Exercise directions =
Examine the material below. Gather every line in which the string "handed" appears.

Exercise data =
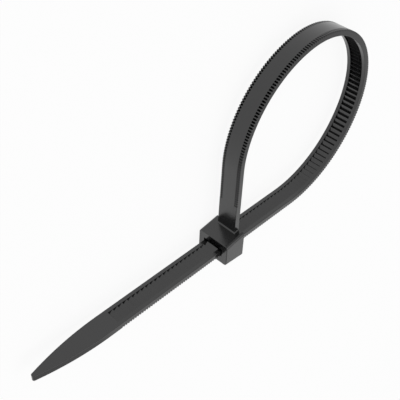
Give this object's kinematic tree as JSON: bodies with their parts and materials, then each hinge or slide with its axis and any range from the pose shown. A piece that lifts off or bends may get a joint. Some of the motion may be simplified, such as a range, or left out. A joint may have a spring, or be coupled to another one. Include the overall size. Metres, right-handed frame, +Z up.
{
  "type": "cable tie",
  "caption": "Self-locking moulded cable tie closed into a loop, with a toothed strap, notched edges, a boxed locking head and a tapered tail.",
  "frame": {"origin": "on the resting side of the head, under the crossing of the strap's run through the head and the root's centre line", "axes": "+Z up, across the strap's width; +X along the strap's run through the head, from the tail to the loop; +Y from the head along the root"},
  "size_m": [0.0923, 0.0445, 0.008],
  "materials": {
    "black_nylon": "moulded, satin black"
  },
  "bodies": {
    "root": {"cable_tie": "black_nylon"}
  },
  "joints": []
}
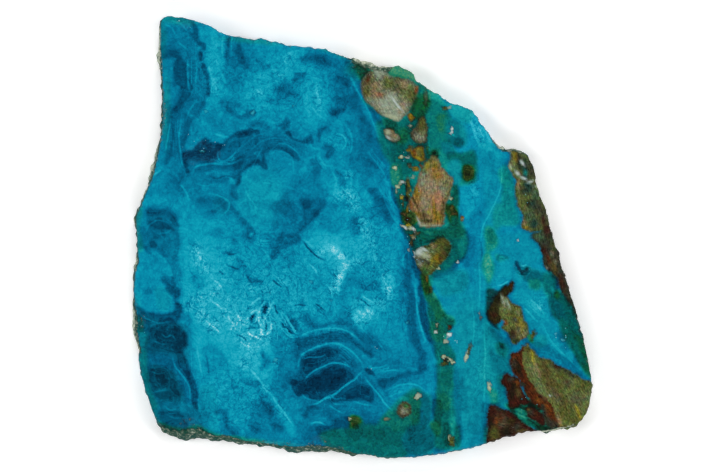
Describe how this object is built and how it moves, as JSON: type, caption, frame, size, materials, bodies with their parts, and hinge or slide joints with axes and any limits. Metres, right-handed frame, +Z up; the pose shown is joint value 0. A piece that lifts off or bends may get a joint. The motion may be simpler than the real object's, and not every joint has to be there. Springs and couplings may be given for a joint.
{
  "type": "chrysocolla specimen",
  "caption": "Polished slab of chrysocolla with broken rough sides and a flat sawn back, for display, lying face up.",
  "frame": {"origin": "centre of the slab's box at its sawn back, on the surface that it lies on", "axes": "+Z up out of the polished face, +X across the face along its longer side, +Y up the face"},
  "size_m": [0.1152, 0.1108, 0.007],
  "materials": {
    "polished_chrysocolla": "polished chrysocolla, glossy, cyan and teal with dark blue bands and brown host rock, rough on its broken sides"
  },
  "bodies": {
    "root": {"chrysocolla_slab": "polished_chrysocolla"}
  },
  "joints": []
}
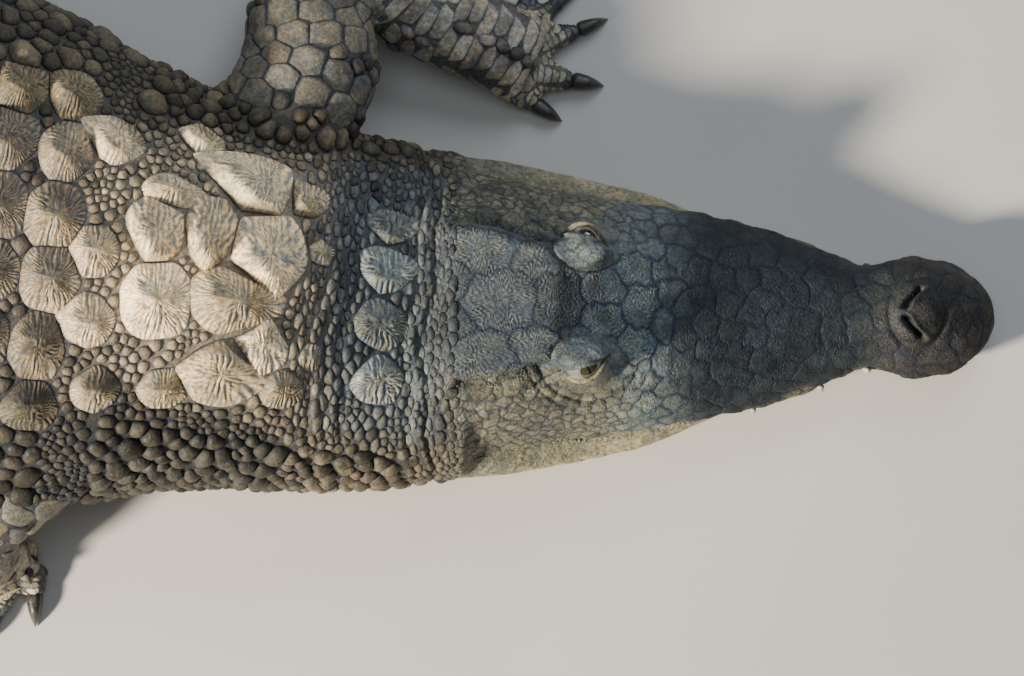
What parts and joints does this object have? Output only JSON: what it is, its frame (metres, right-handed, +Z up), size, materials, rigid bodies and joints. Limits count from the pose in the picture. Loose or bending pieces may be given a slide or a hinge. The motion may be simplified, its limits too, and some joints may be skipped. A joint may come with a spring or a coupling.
{
  "type": "mugger crocodile",
  "caption": "Life-size mugger (marsh crocodile) at rest on its belly, head level, one forefoot forward, keeled back and tail crest.",
  "frame": {"origin": "on the flat of the belly where the animal rests on the floor, under the middle of the trunk", "axes": "+X the way the head points, +Y the animal's left, +Z up"},
  "size_m": [3.4158, 1.2782, 0.2934],
  "materials": {
    "hide": "dry scaly hide, grey-brown above, paler on the flanks and belly",
    "head_hide": "dark slate skin tight on the skull, finely pitted, with blue-black creases",
    "eye": "glossy olive-brown eye with a dark upright slit",
    "claw_horn": "dark horn, slightly worn at the tips"
  },
  "bodies": {
    "root": {"eye_left": "eye", "eye_right": "eye", "head": "head_hide", "left_foot": "hide", "left_foot_claw_1": "claw_horn", "left_foot_claw_2": "claw_horn", "left_foot_claw_3": "claw_horn", "left_forearm": "hide", "left_hand": "hide", "left_hand_claw_1": "claw_horn", "left_hand_claw_2": "claw_horn", "left_hand_claw_3": "claw_horn", "left_shin": "hide", "left_thigh": "hide", "left_upper_arm": "hide", "lower_jaw": "hide", "neck": "hide", "right_foot": "hide", "right_foot_claw_1": "claw_horn", "right_foot_claw_2": "claw_horn", "right_foot_claw_3": "claw_horn", "right_forearm": "hide", "right_hand": "hide", "right_hand_claw_1": "claw_horn", "right_hand_claw_2": "claw_horn", "right_hand_claw_3": "claw_horn", "right_shin": "hide", "right_thigh": "hide", "right_upper_arm": "hide", "tail_base": "hide", "tail_middle": "hide", "tail_tip": "hide", "trunk_front": "hide", "trunk_rear": "hide"}
  },
  "joints": []
}
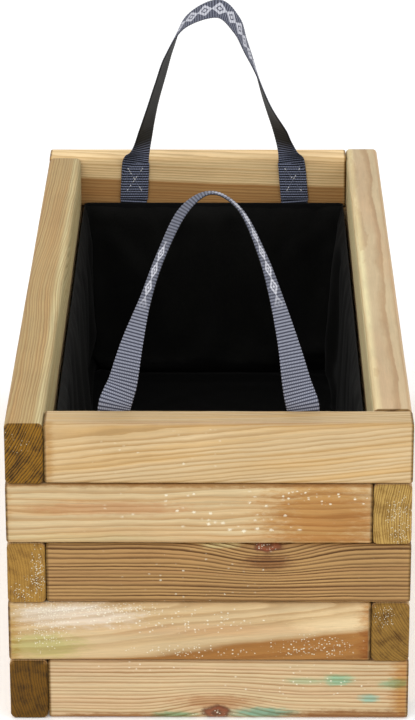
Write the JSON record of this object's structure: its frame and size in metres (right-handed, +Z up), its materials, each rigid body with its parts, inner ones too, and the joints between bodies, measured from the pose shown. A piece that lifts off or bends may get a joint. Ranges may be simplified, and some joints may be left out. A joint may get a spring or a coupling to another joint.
{
  "type": "timber planter trough with lift-out liner bag",
  "caption": "Open-topped rectangular timber trough of stacked battens interlocked at the corners, with a slatted floor and a lift-out fabric liner bag carried by webbing loop handles.",
  "frame": {"origin": "on the ground, under the middle of the trough", "axes": "+Z up; +Y along the trough from its front end to its rear end; +X to the right seen from the front end"},
  "size_m": [0.312, 0.7, 0.4108],
  "materials": {
    "board_wood": "sawn softwood with open grain, knots and a pale green-brown preservative tint",
    "floor_wood": "sawn softwood",
    "screw_steel": "yellow zinc-plated",
    "liner_fabric": "matt black nonwoven felt",
    "webbing": "ribbed grey polyester webbing with a pale woven band",
    "thread": "grey polyester thread"
  },
  "bodies": {
    "planter_box": {"bearer_screws": "screw_steel", "course_1_front_board": "board_wood", "course_1_left_board": "board_wood", "course_1_rear_board": "board_wood", "course_1_right_board": "board_wood", "course_1_tie_screws": "screw_steel", "course_2_front_board": "board_wood", "course_2_left_board": "board_wood", "course_2_rear_board": "board_wood", "course_2_right_board": "board_wood", "course_2_tie_screws": "screw_steel", "course_3_front_board": "board_wood", "course_3_left_board": "board_wood", "course_3_rear_board": "board_wood", "course_3_right_board": "board_wood", "course_3_tie_screws": "screw_steel", "course_4_front_board": "board_wood", "course_4_left_board": "board_wood", "course_4_rear_board": "board_wood", "course_4_right_board": "board_wood", "course_4_tie_screws": "screw_steel", "course_5_front_board": "board_wood", "course_5_left_board": "board_wood", "course_5_rear_board": "board_wood", "course_5_right_board": "board_wood", "floor_bearer_left": "floor_wood", "floor_bearer_right": "floor_wood", "floor_slat_1": "floor_wood", "floor_slat_2": "floor_wood", "floor_slat_3": "floor_wood", "floor_slat_4": "floor_wood", "floor_slat_5": "floor_wood", "floor_slat_6": "floor_wood", "floor_slat_7": "floor_wood", "floor_slat_8": "floor_wood", "slat_screws": "screw_steel"},
    "liner_bag": {"front_anchor_stitching": "thread", "front_fold_stitching": "thread", "front_handle_left_fold": "webbing", "front_handle_left_tail": "webbing", "front_handle_right_fold": "webbing", "front_handle_right_tail": "webbing", "liner_base_panel": "liner_fabric", "liner_front_panel": "liner_fabric", "liner_left_panel": "liner_fabric", "liner_rear_panel": "liner_fabric", "liner_right_panel": "liner_fabric", "liner_top_hem": "liner_fabric", "rear_anchor_stitching": "thread", "rear_fold_stitching": "thread", "rear_handle_left_fold": "webbing", "rear_handle_left_tail": "webbing", "rear_handle_right_fold": "webbing", "rear_handle_right_tail": "webbing"},
    "front_handle": {"front_handle_loop": "webbing"},
    "rear_handle": {"rear_handle_loop": "webbing"}
  },
  "joints": [
    {"name": "liner_lift", "type": "slide", "parent": "planter_box", "child": "liner_bag", "axis": [0, 0, 1], "range_m": [0, 0.3]},
    {"name": "front_handle_hinge", "type": "hinge", "parent": "liner_bag", "child": "front_handle", "pos_m": [0, -0.3189, 0.2515], "axis": [1, 0, 0], "range_deg": [-88, 88]},
    {"name": "rear_handle_hinge", "type": "hinge", "parent": "liner_bag", "child": "rear_handle", "pos_m": [0, 0.3189, 0.2515], "axis": [-1, 0, 0], "range_deg": [-96, 80]}
  ]
}
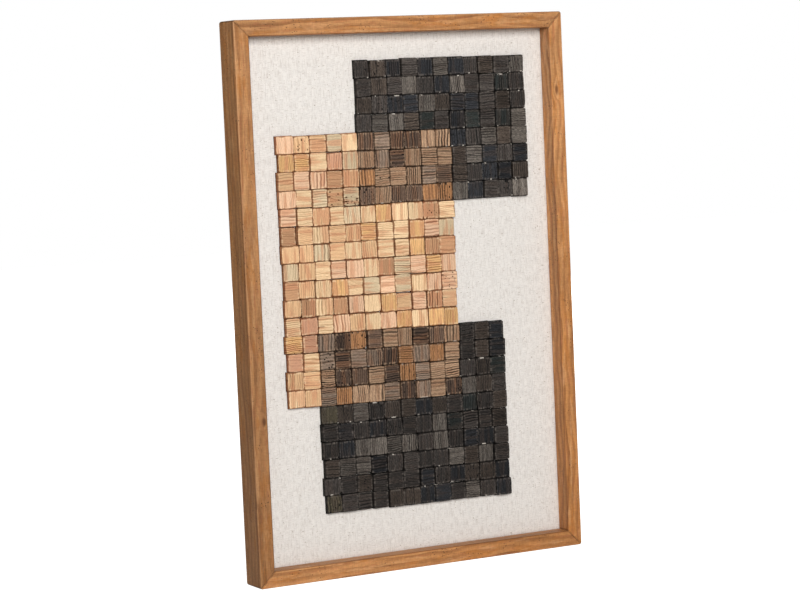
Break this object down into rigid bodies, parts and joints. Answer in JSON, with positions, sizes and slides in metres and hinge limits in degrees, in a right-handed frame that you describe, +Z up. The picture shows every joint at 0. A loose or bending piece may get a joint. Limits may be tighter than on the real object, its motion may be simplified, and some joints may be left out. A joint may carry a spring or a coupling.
{
  "type": "wood relief wall panel",
  "caption": "Upright relief wall panel: overlapping fields of small wooden blocks in rows, natural, brown and black, on linen, deep inside a mitred wooden frame with keyhole hangers.",
  "frame": {"origin": "on the back face of the top rail, halfway along it and halfway up it, where the panel meets the wall it hangs on", "axes": "+Z up along the panel's height, +X to the right seen from the front, +Y out of the back and into the wall"},
  "size_m": [0.5, 0.045, 0.75],
  "materials": {
    "frame_wood": "oiled softwood, warm orange-brown, open grain along each rail",
    "linen": "plain-woven natural linen, off-white with grey and tan slubs",
    "board": "bare fibreboard, matt brown",
    "natural_wood": "brushed softwood with raised grain, unfinished, tan, cream and pinkish",
    "brown_wood": "brushed softwood with raised grain, stained brown, streaked",
    "black_wood": "brushed softwood with raised grain, charred black and dark grey",
    "steel": "zinc-plated sheet steel"
  },
  "bodies": {
    "root": {"top_rail": "frame_wood", "right_rail": "frame_wood", "bottom_rail": "frame_wood", "left_rail": "frame_wood", "linen_facing": "linen", "backing_board": "board", "keyhole_hanger_left": "steel", "keyhole_hanger_right": "steel", "upper_black_row_1": "black_wood", "upper_black_row_2": "black_wood", "upper_black_row_3": "black_wood", "upper_black_row_4": "black_wood", "upper_black_row_5": "black_wood", "upper_black_row_6": "black_wood", "upper_black_row_7": "black_wood", "upper_black_row_8": "black_wood", "upper_brown_row_1": "brown_wood", "upper_brown_row_2": "brown_wood", "upper_brown_row_3": "brown_wood", "upper_brown_row_4": "brown_wood", "natural_row_1": "natural_wood", "natural_row_2": "natural_wood", "natural_row_3": "natural_wood", "natural_row_4": "natural_wood", "natural_row_5": "natural_wood", "natural_row_6": "natural_wood", "natural_row_7": "natural_wood", "natural_row_8": "natural_wood", "natural_row_9": "natural_wood", "natural_row_10": "natural_wood", "natural_row_11": "natural_wood", "natural_row_12": "natural_wood", "natural_row_13": "natural_wood", "natural_row_14": "natural_wood", "natural_row_15": "natural_wood", "lower_brown_row_1": "brown_wood", "lower_brown_row_2": "brown_wood", "lower_brown_row_3": "brown_wood", "lower_brown_row_4": "brown_wood", "lower_black_row_1": "black_wood", "lower_black_row_2": "black_wood", "lower_black_row_3": "black_wood", "lower_black_row_4": "black_wood", "lower_black_row_5": "black_wood", "lower_black_row_6": "black_wood", "lower_black_row_7": "black_wood", "lower_black_row_8": "black_wood", "lower_black_row_9": "black_wood", "lower_black_row_10": "black_wood"}
  },
  "joints": []
}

Task answer =
Give this object's kinematic tree as JSON: bodies with their parts and materials, then each hinge or slide with its axis and any range from the pose shown. A piece that lifts off or bends may get a joint. Some of the motion may be simplified, such as a range, or left out. A joint may have a spring, or be coupled to another one. Include the overall size. Metres, right-handed frame, +Z up.
Describe how this object is built and how it moves, as JSON: type, caption, frame, size, materials, bodies with their parts, and hinge or slide joints with axes and any limits. Metres, right-handed frame, +Z up; the pose shown is joint value 0. A piece that lifts off or bends may get a joint. The motion may be simpler than the real object's, and not every joint has to be there. Springs and couplings may be given for a joint.
What parts and joints does this object have? Output only JSON: what it is, its frame (metres, right-handed, +Z up), size, materials, rigid bodies and joints. Limits count from the pose in the picture. Loose or bending pieces may be given a slide or a hinge. The motion may be simplified, its limits too, and some joints may be skipped. A joint may come with a spring or a coupling.
Write the JSON record of this object's structure: its frame and size in metres (right-handed, +Z up), its materials, each rigid body with its parts, inner ones too, and the joints between bodies, measured from the pose shown. A piece that lifts off or bends may get a joint. Ranges may be simplified, and some joints may be left out. A joint may get a spring or a coupling to another joint.
Break this object down into rigid bodies, parts and joints. Answer in JSON, with positions, sizes and slides in metres and hinge limits in degrees, in a right-handed frame that you describe, +Z up. The picture shows every joint at 0. A loose or bending piece may get a joint. Limits may be tighter than on the real object, its motion may be simplified, and some joints may be left out. A joint may carry a spring or a coupling.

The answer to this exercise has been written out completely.